## INPUT DATA
▼

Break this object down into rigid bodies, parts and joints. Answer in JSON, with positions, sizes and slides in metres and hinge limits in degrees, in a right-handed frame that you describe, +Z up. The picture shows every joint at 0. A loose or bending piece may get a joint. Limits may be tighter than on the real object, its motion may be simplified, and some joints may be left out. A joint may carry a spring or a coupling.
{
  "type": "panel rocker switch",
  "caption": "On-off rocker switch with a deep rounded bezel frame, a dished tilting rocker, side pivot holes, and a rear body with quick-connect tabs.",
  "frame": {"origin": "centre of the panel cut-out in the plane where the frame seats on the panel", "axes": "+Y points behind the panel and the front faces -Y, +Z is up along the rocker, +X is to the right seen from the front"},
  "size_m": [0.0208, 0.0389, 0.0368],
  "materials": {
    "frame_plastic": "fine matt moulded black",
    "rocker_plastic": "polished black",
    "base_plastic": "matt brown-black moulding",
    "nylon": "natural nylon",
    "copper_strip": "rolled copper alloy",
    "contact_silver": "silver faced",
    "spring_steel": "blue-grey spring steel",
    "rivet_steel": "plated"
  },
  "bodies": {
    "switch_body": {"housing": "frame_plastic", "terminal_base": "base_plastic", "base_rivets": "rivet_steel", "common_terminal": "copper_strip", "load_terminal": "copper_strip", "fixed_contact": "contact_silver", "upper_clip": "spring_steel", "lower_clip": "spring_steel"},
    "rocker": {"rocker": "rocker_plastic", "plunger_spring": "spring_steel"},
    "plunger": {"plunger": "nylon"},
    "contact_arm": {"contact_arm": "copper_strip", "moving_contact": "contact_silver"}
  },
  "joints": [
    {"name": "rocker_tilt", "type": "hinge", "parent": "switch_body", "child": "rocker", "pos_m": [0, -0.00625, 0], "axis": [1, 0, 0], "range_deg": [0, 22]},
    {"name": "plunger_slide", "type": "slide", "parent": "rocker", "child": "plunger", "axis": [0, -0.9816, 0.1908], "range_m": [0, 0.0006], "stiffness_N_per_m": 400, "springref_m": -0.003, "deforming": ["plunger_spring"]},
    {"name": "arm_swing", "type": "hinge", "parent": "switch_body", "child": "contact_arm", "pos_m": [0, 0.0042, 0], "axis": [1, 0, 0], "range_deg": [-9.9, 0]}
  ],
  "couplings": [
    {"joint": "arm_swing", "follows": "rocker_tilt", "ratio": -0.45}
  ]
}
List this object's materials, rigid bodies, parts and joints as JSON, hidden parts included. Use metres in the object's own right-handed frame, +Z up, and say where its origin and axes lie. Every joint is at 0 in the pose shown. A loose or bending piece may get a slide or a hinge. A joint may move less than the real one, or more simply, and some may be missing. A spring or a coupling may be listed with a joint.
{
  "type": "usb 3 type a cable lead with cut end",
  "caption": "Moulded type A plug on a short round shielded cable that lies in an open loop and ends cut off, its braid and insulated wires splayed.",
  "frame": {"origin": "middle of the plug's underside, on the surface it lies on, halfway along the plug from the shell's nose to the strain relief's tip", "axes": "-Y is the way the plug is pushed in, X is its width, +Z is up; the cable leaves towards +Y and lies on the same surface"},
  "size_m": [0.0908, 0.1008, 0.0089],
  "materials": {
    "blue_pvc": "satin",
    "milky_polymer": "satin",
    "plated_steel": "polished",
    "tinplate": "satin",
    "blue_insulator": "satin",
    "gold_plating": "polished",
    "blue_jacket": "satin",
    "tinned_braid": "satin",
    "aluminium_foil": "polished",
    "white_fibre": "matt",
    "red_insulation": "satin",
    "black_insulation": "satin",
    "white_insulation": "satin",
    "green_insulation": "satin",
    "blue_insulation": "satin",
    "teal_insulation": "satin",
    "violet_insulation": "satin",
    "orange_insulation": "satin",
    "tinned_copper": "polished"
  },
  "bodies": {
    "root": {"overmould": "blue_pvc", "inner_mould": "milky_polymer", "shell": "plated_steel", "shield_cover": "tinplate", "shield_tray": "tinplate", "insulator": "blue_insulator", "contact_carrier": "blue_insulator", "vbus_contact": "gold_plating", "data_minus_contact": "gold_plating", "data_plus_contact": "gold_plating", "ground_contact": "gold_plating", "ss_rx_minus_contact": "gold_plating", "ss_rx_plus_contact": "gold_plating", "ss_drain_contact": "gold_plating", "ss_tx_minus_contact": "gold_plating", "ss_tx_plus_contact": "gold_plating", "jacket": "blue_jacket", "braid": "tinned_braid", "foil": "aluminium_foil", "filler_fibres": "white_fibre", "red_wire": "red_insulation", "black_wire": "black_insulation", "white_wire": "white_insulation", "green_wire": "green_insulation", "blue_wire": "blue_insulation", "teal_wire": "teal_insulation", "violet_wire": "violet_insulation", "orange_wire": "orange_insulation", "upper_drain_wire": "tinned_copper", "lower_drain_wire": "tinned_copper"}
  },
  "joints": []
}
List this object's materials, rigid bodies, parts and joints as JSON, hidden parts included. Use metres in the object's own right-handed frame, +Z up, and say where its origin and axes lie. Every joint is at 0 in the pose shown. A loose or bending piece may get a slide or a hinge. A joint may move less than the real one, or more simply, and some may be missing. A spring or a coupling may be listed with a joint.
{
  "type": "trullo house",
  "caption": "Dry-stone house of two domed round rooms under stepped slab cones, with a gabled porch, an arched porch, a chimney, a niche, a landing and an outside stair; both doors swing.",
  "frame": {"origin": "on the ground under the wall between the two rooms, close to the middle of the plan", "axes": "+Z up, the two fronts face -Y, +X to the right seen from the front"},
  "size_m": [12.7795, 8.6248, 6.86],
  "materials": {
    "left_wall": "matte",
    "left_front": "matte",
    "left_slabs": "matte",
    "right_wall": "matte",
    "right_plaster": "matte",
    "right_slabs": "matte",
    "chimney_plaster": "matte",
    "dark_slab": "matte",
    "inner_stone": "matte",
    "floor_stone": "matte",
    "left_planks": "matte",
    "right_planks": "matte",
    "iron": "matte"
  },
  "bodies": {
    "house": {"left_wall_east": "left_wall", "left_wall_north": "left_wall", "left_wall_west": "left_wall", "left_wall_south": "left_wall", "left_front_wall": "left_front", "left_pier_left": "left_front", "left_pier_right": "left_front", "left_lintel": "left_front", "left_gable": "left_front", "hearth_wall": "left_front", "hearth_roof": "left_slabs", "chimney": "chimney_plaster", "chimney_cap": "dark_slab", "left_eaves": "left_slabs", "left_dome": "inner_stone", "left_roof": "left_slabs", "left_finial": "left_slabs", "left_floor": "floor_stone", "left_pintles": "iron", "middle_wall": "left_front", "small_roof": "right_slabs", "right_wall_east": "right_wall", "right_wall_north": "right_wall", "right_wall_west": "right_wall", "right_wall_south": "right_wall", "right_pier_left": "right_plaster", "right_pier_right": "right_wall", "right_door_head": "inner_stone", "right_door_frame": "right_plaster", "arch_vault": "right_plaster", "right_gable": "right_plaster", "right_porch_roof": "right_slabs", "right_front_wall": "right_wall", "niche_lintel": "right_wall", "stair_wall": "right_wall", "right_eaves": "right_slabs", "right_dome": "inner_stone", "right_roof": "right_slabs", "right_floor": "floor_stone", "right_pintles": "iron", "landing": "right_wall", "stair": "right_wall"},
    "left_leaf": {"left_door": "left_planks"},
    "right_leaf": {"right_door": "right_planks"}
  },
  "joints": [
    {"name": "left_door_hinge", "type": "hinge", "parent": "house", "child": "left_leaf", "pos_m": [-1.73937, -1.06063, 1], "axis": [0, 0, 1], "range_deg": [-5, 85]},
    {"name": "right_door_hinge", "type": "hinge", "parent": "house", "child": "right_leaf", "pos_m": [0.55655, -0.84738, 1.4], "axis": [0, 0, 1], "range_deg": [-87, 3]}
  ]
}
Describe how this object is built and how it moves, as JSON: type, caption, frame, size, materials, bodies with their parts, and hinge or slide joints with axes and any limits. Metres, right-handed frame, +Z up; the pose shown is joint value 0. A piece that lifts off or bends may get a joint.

▲

## EXERCISE AIM
Reproduce the complete data exactly as presented above.

## OUTPUT OF THE EXERCISE
Break this object down into rigid bodies, parts and joints. Answer in JSON, with positions, sizes and slides in metres and hinge limits in degrees, in a right-handed frame that you describe, +Z up. The picture shows every joint at 0. A loose or bending piece may get a joint. Limits may be tighter than on the real object, its motion may be simplified, and some joints may be left out. A joint may carry a spring or a coupling.
{
  "type": "panel rocker switch",
  "caption": "On-off rocker switch with a deep rounded bezel frame, a dished tilting rocker, side pivot holes, and a rear body with quick-connect tabs.",
  "frame": {"origin": "centre of the panel cut-out in the plane where the frame seats on the panel", "axes": "+Y points behind the panel and the front faces -Y, +Z is up along the rocker, +X is to the right seen from the front"},
  "size_m": [0.0208, 0.0389, 0.0368],
  "materials": {
    "frame_plastic": "fine matt moulded black",
    "rocker_plastic": "polished black",
    "base_plastic": "matt brown-black moulding",
    "nylon": "natural nylon",
    "copper_strip": "rolled copper alloy",
    "contact_silver": "silver faced",
    "spring_steel": "blue-grey spring steel",
    "rivet_steel": "plated"
  },
  "bodies": {
    "switch_body": {"housing": "frame_plastic", "terminal_base": "base_plastic", "base_rivets": "rivet_steel", "common_terminal": "copper_strip", "load_terminal": "copper_strip", "fixed_contact": "contact_silver", "upper_clip": "spring_steel", "lower_clip": "spring_steel"},
    "rocker": {"rocker": "rocker_plastic", "plunger_spring": "spring_steel"},
    "plunger": {"plunger": "nylon"},
    "contact_arm": {"contact_arm": "copper_strip", "moving_contact": "contact_silver"}
  },
  "joints": [
    {"name": "rocker_tilt", "type": "hinge", "parent": "switch_body", "child": "rocker", "pos_m": [0, -0.00625, 0], "axis": [1, 0, 0], "range_deg": [0, 22]},
    {"name": "plunger_slide", "type": "slide", "parent": "rocker", "child": "plunger", "axis": [0, -0.9816, 0.1908], "range_m": [0, 0.0006], "stiffness_N_per_m": 400, "springref_m": -0.003, "deforming": ["plunger_spring"]},
    {"name": "arm_swing", "type": "hinge", "parent": "switch_body", "child": "contact_arm", "pos_m": [0, 0.0042, 0], "axis": [1, 0, 0], "range_deg": [-9.9, 0]}
  ],
  "couplings": [
    {"joint": "arm_swing", "follows": "rocker_tilt", "ratio": -0.45}
  ]
}
List this object's materials, rigid bodies, parts and joints as JSON, hidden parts included. Use metres in the object's own right-handed frame, +Z up, and say where its origin and axes lie. Every joint is at 0 in the pose shown. A loose or bending piece may get a slide or a hinge. A joint may move less than the real one, or more simply, and some may be missing. A spring or a coupling may be listed with a joint.
{
  "type": "usb 3 type a cable lead with cut end",
  "caption": "Moulded type A plug on a short round shielded cable that lies in an open loop and ends cut off, its braid and insulated wires splayed.",
  "frame": {"origin": "middle of the plug's underside, on the surface it lies on, halfway along the plug from the shell's nose to the strain relief's tip", "axes": "-Y is the way the plug is pushed in, X is its width, +Z is up; the cable leaves towards +Y and lies on the same surface"},
  "size_m": [0.0908, 0.1008, 0.0089],
  "materials": {
    "blue_pvc": "satin",
    "milky_polymer": "satin",
    "plated_steel": "polished",
    "tinplate": "satin",
    "blue_insulator": "satin",
    "gold_plating": "polished",
    "blue_jacket": "satin",
    "tinned_braid": "satin",
    "aluminium_foil": "polished",
    "white_fibre": "matt",
    "red_insulation": "satin",
    "black_insulation": "satin",
    "white_insulation": "satin",
    "green_insulation": "satin",
    "blue_insulation": "satin",
    "teal_insulation": "satin",
    "violet_insulation": "satin",
    "orange_insulation": "satin",
    "tinned_copper": "polished"
  },
  "bodies": {
    "root": {"overmould": "blue_pvc", "inner_mould": "milky_polymer", "shell": "plated_steel", "shield_cover": "tinplate", "shield_tray": "tinplate", "insulator": "blue_insulator", "contact_carrier": "blue_insulator", "vbus_contact": "gold_plating", "data_minus_contact": "gold_plating", "data_plus_contact": "gold_plating", "ground_contact": "gold_plating", "ss_rx_minus_contact": "gold_plating", "ss_rx_plus_contact": "gold_plating", "ss_drain_contact": "gold_plating", "ss_tx_minus_contact": "gold_plating", "ss_tx_plus_contact": "gold_plating", "jacket": "blue_jacket", "braid": "tinned_braid", "foil": "aluminium_foil", "filler_fibres": "white_fibre", "red_wire": "red_insulation", "black_wire": "black_insulation", "white_wire": "white_insulation", "green_wire": "green_insulation", "blue_wire": "blue_insulation", "teal_wire": "teal_insulation", "violet_wire": "violet_insulation", "orange_wire": "orange_insulation", "upper_drain_wire": "tinned_copper", "lower_drain_wire": "tinned_copper"}
  },
  "joints": []
}
List this object's materials, rigid bodies, parts and joints as JSON, hidden parts included. Use metres in the object's own right-handed frame, +Z up, and say where its origin and axes lie. Every joint is at 0 in the pose shown. A loose or bending piece may get a slide or a hinge. A joint may move less than the real one, or more simply, and some may be missing. A spring or a coupling may be listed with a joint.
{
  "type": "trullo house",
  "caption": "Dry-stone house of two domed round rooms under stepped slab cones, with a gabled porch, an arched porch, a chimney, a niche, a landing and an outside stair; both doors swing.",
  "frame": {"origin": "on the ground under the wall between the two rooms, close to the middle of the plan", "axes": "+Z up, the two fronts face -Y, +X to the right seen from the front"},
  "size_m": [12.7795, 8.6248, 6.86],
  "materials": {
    "left_wall": "matte",
    "left_front": "matte",
    "left_slabs": "matte",
    "right_wall": "matte",
    "right_plaster": "matte",
    "right_slabs": "matte",
    "chimney_plaster": "matte",
    "dark_slab": "matte",
    "inner_stone": "matte",
    "floor_stone": "matte",
    "left_planks": "matte",
    "right_planks": "matte",
    "iron": "matte"
  },
  "bodies": {
    "house": {"left_wall_east": "left_wall", "left_wall_north": "left_wall", "left_wall_west": "left_wall", "left_wall_south": "left_wall", "left_front_wall": "left_front", "left_pier_left": "left_front", "left_pier_right": "left_front", "left_lintel": "left_front", "left_gable": "left_front", "hearth_wall": "left_front", "hearth_roof": "left_slabs", "chimney": "chimney_plaster", "chimney_cap": "dark_slab", "left_eaves": "left_slabs", "left_dome": "inner_stone", "left_roof": "left_slabs", "left_finial": "left_slabs", "left_floor": "floor_stone", "left_pintles": "iron", "middle_wall": "left_front", "small_roof": "right_slabs", "right_wall_east": "right_wall", "right_wall_north": "right_wall", "right_wall_west": "right_wall", "right_wall_south": "right_wall", "right_pier_left": "right_plaster", "right_pier_right": "right_wall", "right_door_head": "inner_stone", "right_door_frame": "right_plaster", "arch_vault": "right_plaster", "right_gable": "right_plaster", "right_porch_roof": "right_slabs", "right_front_wall": "right_wall", "niche_lintel": "right_wall", "stair_wall": "right_wall", "right_eaves": "right_slabs", "right_dome": "inner_stone", "right_roof": "right_slabs", "right_floor": "floor_stone", "right_pintles": "iron", "landing": "right_wall", "stair": "right_wall"},
    "left_leaf": {"left_door": "left_planks"},
    "right_leaf": {"right_door": "right_planks"}
  },
  "joints": [
    {"name": "left_door_hinge", "type": "hinge", "parent": "house", "child": "left_leaf", "pos_m": [-1.73937, -1.06063, 1], "axis": [0, 0, 1], "range_deg": [-5, 85]},
    {"name": "right_door_hinge", "type": "hinge", "parent": "house", "child": "right_leaf", "pos_m": [0.55655, -0.84738, 1.4], "axis": [0, 0, 1], "range_deg": [-87, 3]}
  ]
}
Describe how this object is built and how it moves, as JSON: type, caption, frame, size, materials, bodies with their parts, and hinge or slide joints with axes and any limits. Metres, right-handed frame, +Z up; the pose shown is joint value 0. A piece that lifts off or bends may get a joint.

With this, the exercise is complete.